>> START
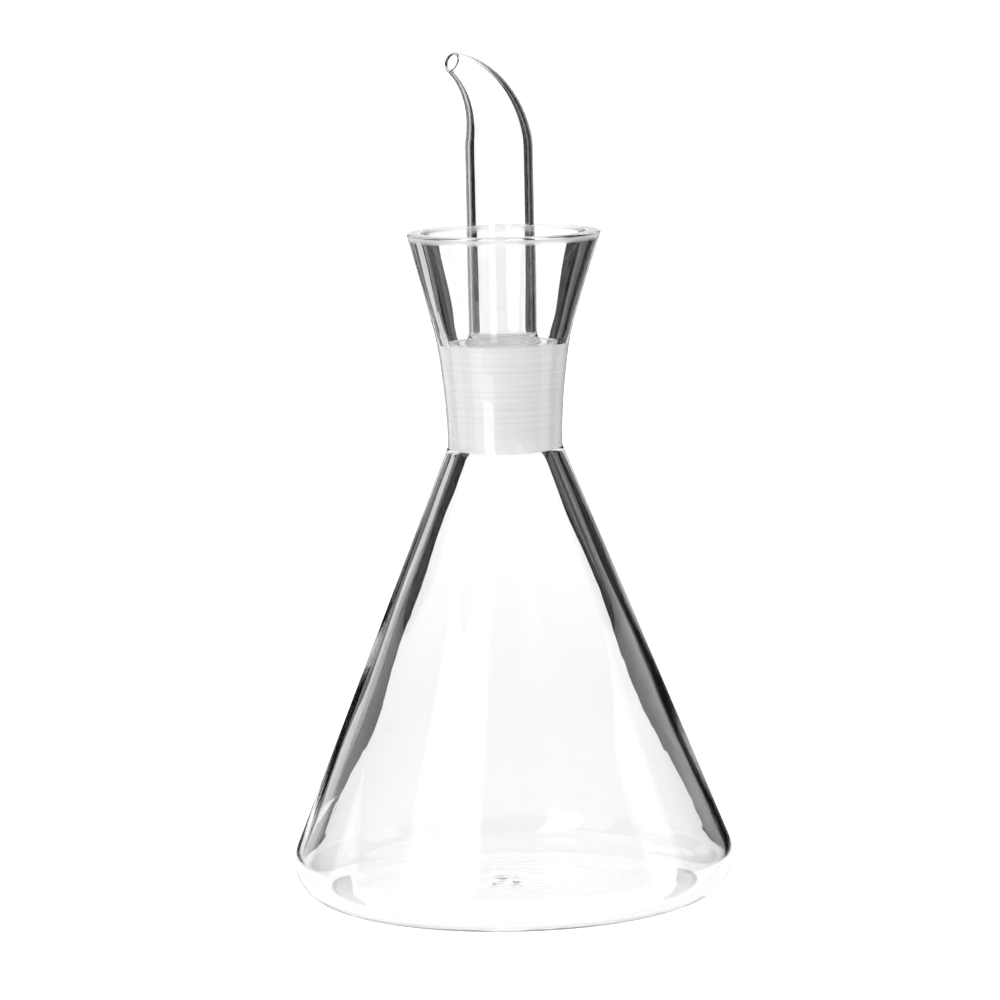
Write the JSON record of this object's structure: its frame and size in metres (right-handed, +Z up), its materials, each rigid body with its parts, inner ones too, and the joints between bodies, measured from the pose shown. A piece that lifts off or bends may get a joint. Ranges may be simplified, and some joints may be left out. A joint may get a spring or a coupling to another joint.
{
  "type": "oil cruet",
  "caption": "Clear glass oil cruet: conical flask with a ground neck and flared drip collar, and a loose hollow stopper that carries a wide bent spout.",
  "frame": {"origin": "middle of the flat face that the flask stands on", "axes": "+Z up along the flask's axis, -X towards the spout's mouth"},
  "size_m": [0.1104, 0.1104, 0.2117],
  "materials": {
    "clear_glass": "clear, fire-polished borosilicate glass",
    "ground_glass": "borosilicate glass with finely ground, frosted sealing faces"
  },
  "bodies": {
    "bottle": {"flask_body": "clear_glass", "ground_socket": "ground_glass", "drip_collar": "clear_glass"},
    "pourer": {"ground_plug": "ground_glass", "spout_tube": "clear_glass"}
  },
  "joints": [
    {"name": "stopper_lift", "type": "slide", "parent": "bottle", "child": "pourer", "axis": [0, 0, 1], "range_m": [0, 0.055]}
  ]
}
>> END
**What the task requires:** All lines of the data above that include the word "with" must be shown.

**Task answer:**
Write the JSON record of this object's structure: its frame and size in metres (right-handed, +Z up), its materials, each rigid body with its parts, inner ones too, and the joints between bodies, measured from the pose shown. A piece that lifts off or bends may get a joint. Ranges may be simplified, and some joints may be left out. A joint may get a spring or a coupling to another joint.
  "caption": "Clear glass oil cruet: conical flask with a ground neck and flared drip collar, and a loose hollow stopper that carries a wide bent spout.",
    "ground_glass": "borosilicate glass with finely ground, frosted sealing faces"